DFRA was formed in 2002 by combining the resources and duties of the Animas and Hermosa fire districts with the city of Durango’s fire department. Also included was the ambulance service that had been operated by Mercy Regional Medical Center.
The arrangement made – and still makes – sense from a logistical and organizational standpoint. With a unified command structure, resources could be better coordinated and more efficiently and effectively deployed.
In other senses, however, the three districts were never an easy fit. Animas covers a sprawling 325 square miles. Hermosa is the farthest from the hospital, by far the least populated and includes the priciest real estate. Durango is compact, and the most densely developed.
Differing funding mechanisms further complicate the merger. Hermosa and Animas have dedicated, but different mill levies.

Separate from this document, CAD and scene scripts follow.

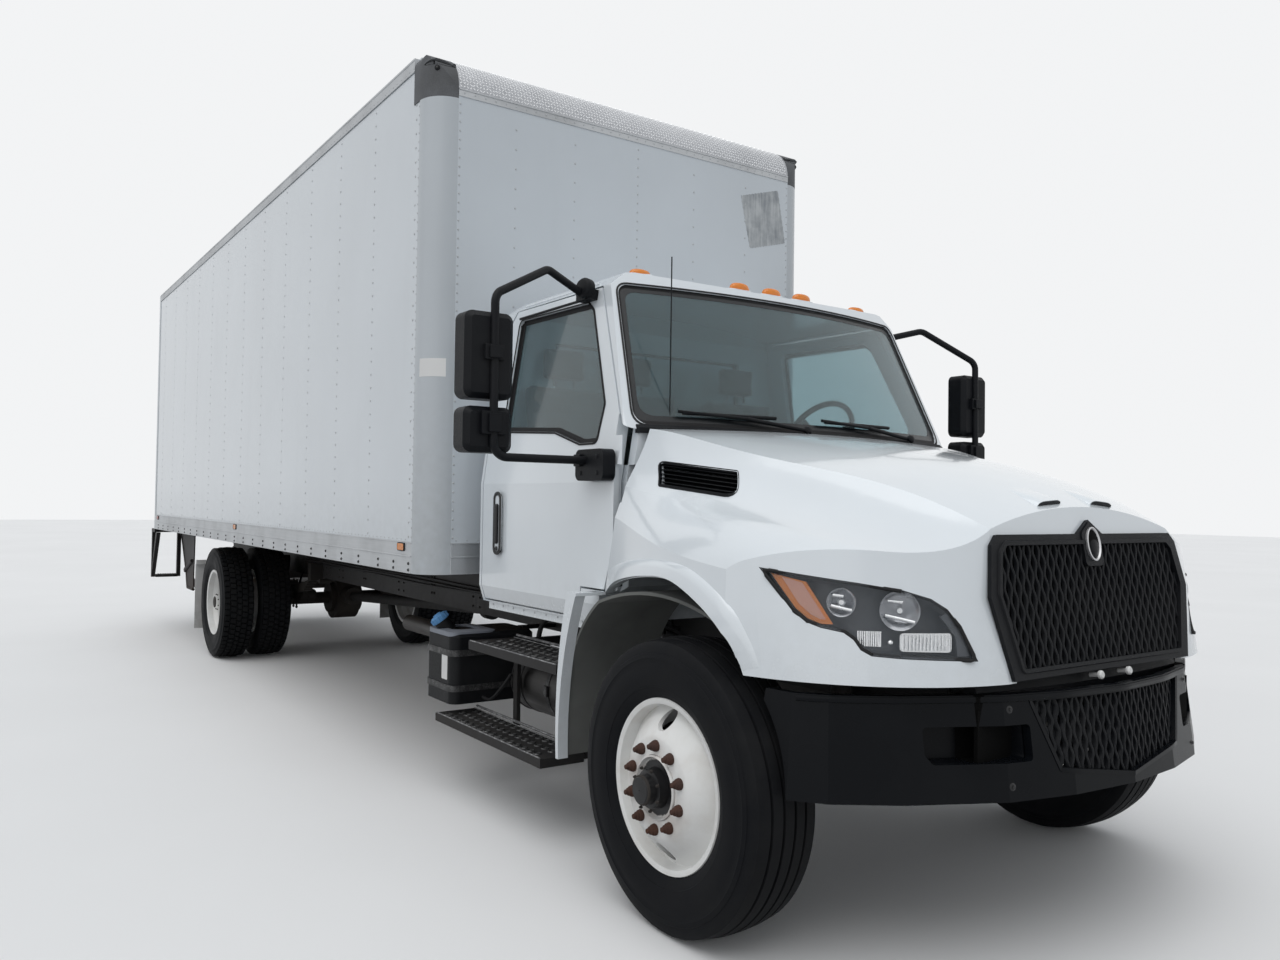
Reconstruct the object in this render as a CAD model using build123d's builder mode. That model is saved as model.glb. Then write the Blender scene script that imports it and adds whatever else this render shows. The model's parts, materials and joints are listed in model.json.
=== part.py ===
from build123d import *
import math
import os

os.makedirs("parts", exist_ok=True)

# Conventional-cab box truck with a tuck-under lift gate, millimetres, +X forward, +Y left, +Z up
# Origin: middle of the overall box at ground level; stations count from the front axle

# Driving dimensions
overall_length = 11060
front_overhang = 1010
wheelbase = 7060
axle_x = overall_length / 2 - front_overhang
rear_axle_x = axle_x - wheelbase
rear_end_x = -overall_length / 2

# Wheels: 22.5 inch disc wheels with 295/75 tyres
tyre_radius = 508
tyre_width = 280
tread_width = 236
hub_z = tyre_radius
bead_radius = 289
flange_radius = 298
rim_width = 234
well_radius = 258
rim_skin = 9
disc_offset = 150
disc_skin = 12
disc_seat = 20
disc_flat_radius = 168
stud_circle_radius = 142.9
stud_count = 10
front_wheel_y = 1077
dual_outer_y = 1092
dual_spacing = 330
kingpin_y = 950

# Chassis
frame_half = 432
frame_top = 1010
frame_depth = 250
frame_flange = 80
frame_skin = 9

# Cab
cab_back_x = axle_x - 1820
cab_half = 1030
cab_wall = 45
sill_z = 980
floor_z = 1075
belt_z = 1790
roof_z = 2545
cowl_centre_x = axle_x - 420
cowl_corner_x = axle_x - 563
screen_rise = 690
screen_lean = 318
door_gap = 8

# Hood
hood_back_x = axle_x - 526
nose_x = axle_x + 905
hood_skin = 22
hood_lip_z = 940

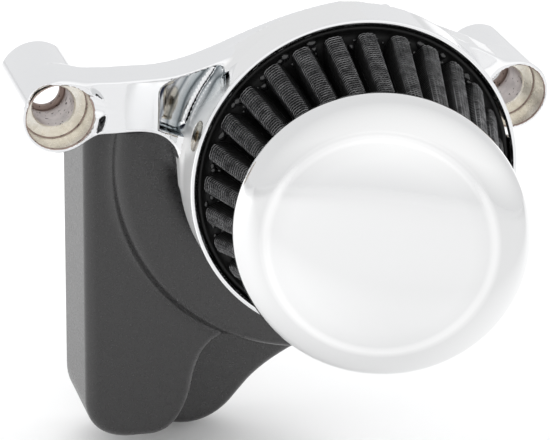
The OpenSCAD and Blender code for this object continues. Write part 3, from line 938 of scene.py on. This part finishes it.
def make_camera():
    a, e, r = (math.radians(v) for v in (CAMERA_AZIMUTH, CAMERA_ELEVATION, CAMERA_ROLL))
    forward = Vector((math.sin(a) * math.cos(e), math.cos(a) * math.cos(e), -math.sin(e)))
    level = Vector((math.cos(a), -math.sin(a), 0))
    upright = level.cross(forward)
    right = math.cos(r) * level + math.sin(r) * upright
    up = right.cross(forward)
    turn = Matrix((right, up, -forward)).transposed()
    data = bpy.data.cameras.new("photo_view")
    data.sensor_width = 36
    data.lens = LENS
    camera = bpy.data.objects.new("photo_view", data)
    bpy.context.scene.collection.objects.link(camera)
    camera.matrix_world = Matrix.Translation(CAMERA_PLACE) @ turn.to_4x4()
    bpy.context.scene.camera = camera


def area_light(name, place, target, size, power):
    data = bpy.data.lights.new(name, "AREA")
    data.shape = "DISK"
    data.size = size
    data.energy = power
    light = bpy.data.objects.new(name, data)
    light.location = place
    light.rotation_euler = (Vector(target) - Vector(place)).to_track_quat("-Z", "Y").to_euler()
    light.visible_glossy = False
    bpy.context.scene.collection.objects.link(light)


def make_floor():
    """A pale floor, slightly greyer in front of the object and far behind it."""
    drop = 0.004
    z = cad_box[0][2] - drop
    size = 80.0
    mesh = bpy.data.meshes.new("floor")
    corners = [(-size, -size, z), (size, -size, z), (size, size, z), (-size, size, z)]
    mesh.from_pydata(corners, [], [(0, 1, 2, 3)])
    material, tree, principled = shader("pale_floor", Roughness=0.9, Specular_IOR_Level=0.0,
                                        Emission_Color=(1, 1, 1, 1), Emission_Strength=0.02)
    split = tree.nodes.new("ShaderNodeSeparateXYZ")
    tree.links.new(coordinates(tree), split.inputs["Vector"])
    depth = math_node(tree, "ADD", math_node(tree, "MULTIPLY", split.outputs["Y"], 0.125), 0.5)
    depth = math_node(tree, "ADD", depth, math_node(tree, "MULTIPLY", noise(tree, 3, 2), 0.002))
    feed(tree, principled, "Base Color", depth, (0.1, 0.96), (0.36, 0.84), (0.45, 0.79), (0.4825, 0.96),
         (0.61, 0.96), (0.68, 0.78), (0.9, 0.82))
    mesh.materials.append(material)
    floor = bpy.data.objects.new("floor", mesh)
    bpy.context.scene.collection.objects.link(floor)


def make_world():
    """An even studio dome, a little brighter high up behind the camera."""
    world = bpy.data.worlds.new("studio")
    world.use_nodes = True
    tree = world.node_tree
    direction = tree.nodes.new("ShaderNodeTexCoord")
    split = tree.nodes.new("ShaderNodeSeparateXYZ")
    tree.links.new(direction.outputs["Generated"], split.inputs["Vector"])
    above = math_node(tree, "MULTIPLY", split.outputs["Z"], 2.8)
    above.node.use_clamp = True
    ahead = math_node(tree, "MULTIPLY", split.outputs["Y"], -1.1)
    ahead.node.use_clamp = True
    sky = ramp(tree, math_node(tree, "MULTIPLY", above, ahead), (0.0, (0.835, 0.838, 0.844)), (1.0, 1.12))
    tree.links.new(sky, tree.nodes["Background"].inputs["Color"])
    tree.nodes["Background"].inputs["Strength"].default_value = 1.0
    bpy.context.scene.world = world


make_camera()
make_floor()
area_light("key", (-1.8, -0.6, 1.6), (0, 0, 0), 1.6, 8)
area_light("fill", (1.8, -1.2, 1.4), (0, 0, 0), 1.6, 3)
area_light("back", (0.2, 2.0, 1.8), (0, 0.5, 0), 2.0, 24)
area_light("left", (-1.6, 0.5, 0.2), (0, 0, 0), 1.2, 3)
make_world()
bpy.context.scene.view_settings.view_transform = "Standard"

The city of Durango contributes from its general fund – an arrangement Durango voters have twice declined to change. (Enacting a level DFRA-wide mill levy would amount to a large tax increase for Durango property owners.) And with those differing funding streams, Animas and Hermosa have to keep their separate boards.
Awkward as they are, though, those are problems that can be worked out. All concerned have lawyers, and all involved can do the requisite math. Outside those actually serving on them, few people worry much about the boards themselves.
To most people, the only issue is whether someone will come to help if they dial 911, and on that level DFRA seems to be operating well. To continue that, however, the DFRA’s three component districts need to come to some accord. And that will requires a broad consensus that it is reasonably fair.
But what does fairness mean in that context? And how can it be measured?
Counting registered voters (active and inactive) Animas contains slightly more than half the population of the area served by DFRA, Durango has slightly less than half and Hermosa about 2 percent. Those numbers do not suggest an easy answer.
As the Herald reported Tuesday, Animas and Durango have about the same number of fire calls, while Durango has more ambulance calls. Should that be the metric? If so, should distance be factored in? Time? Animas, after all, is far larger, and while it may have fewer ambulance calls, both those and fire calls presumably cover greater distances.
There are any number of ways to argue what is fair to the different districts. To be fair to the taxpayers, however, whatever is arranged needs to be fully explained both in its details and in the underlying thinking. And that needs to happen before the deal is signed.